In article <1994Oct3.131352.4213@unix.brighton.ac.uk>,
shute <mjs14@unix.brighton.ac.uk> wrote:
>In article <Cwut0z.Jst@gpu.utcc.utoronto.ca% pindor@gpu.utcc.utoronto.ca (Andrzej Pindor) writes:
>%It seems to me that an artificial
>%"brain" which could for instance be able to solve difficult mental puzzles,
>%mathematical problems, knew laws of physics and could use them to reason
>%about natural phenomena would be considered intelligent. It migh be considered
>%to be without feelings, without sense of humor, without empathy, but still
>%intelligent. Whether it would be accepted as an equal, from the point of view
>%of rights, is another story. Probably it would not if it could not convince 
>%humans that it can suffer, but this is more a cultural phenomenon.
>
>Isn't this precisely one of the issues which the script writers of
>Startrek were attempting to address when they invented the Spock character??
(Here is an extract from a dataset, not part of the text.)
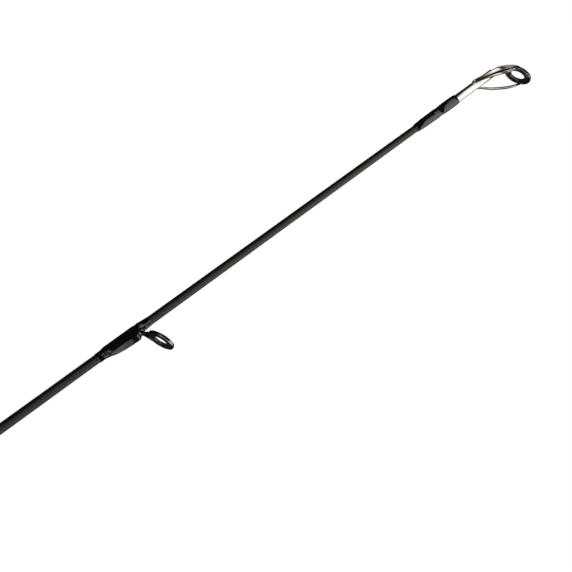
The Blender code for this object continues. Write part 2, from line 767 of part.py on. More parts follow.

Right, but please note how on innumerous occasions the human characters take
pleasure in showing that _in fact_ Spock _is_ confused, or upset, etc. In
other words, Spock shows traces of feelings, although he suppreses them.

Andrzej
>-- 
>
>Malcolm SHUTE.         (The AM Mollusc:   v_@_ )        Disclaimer: all
>


-- 
Andrzej Pindor                        The foolish reject what they see and 
University of Toronto                 not what they think; the wise reject
Instructional and Research Computing  what they think and not what they see.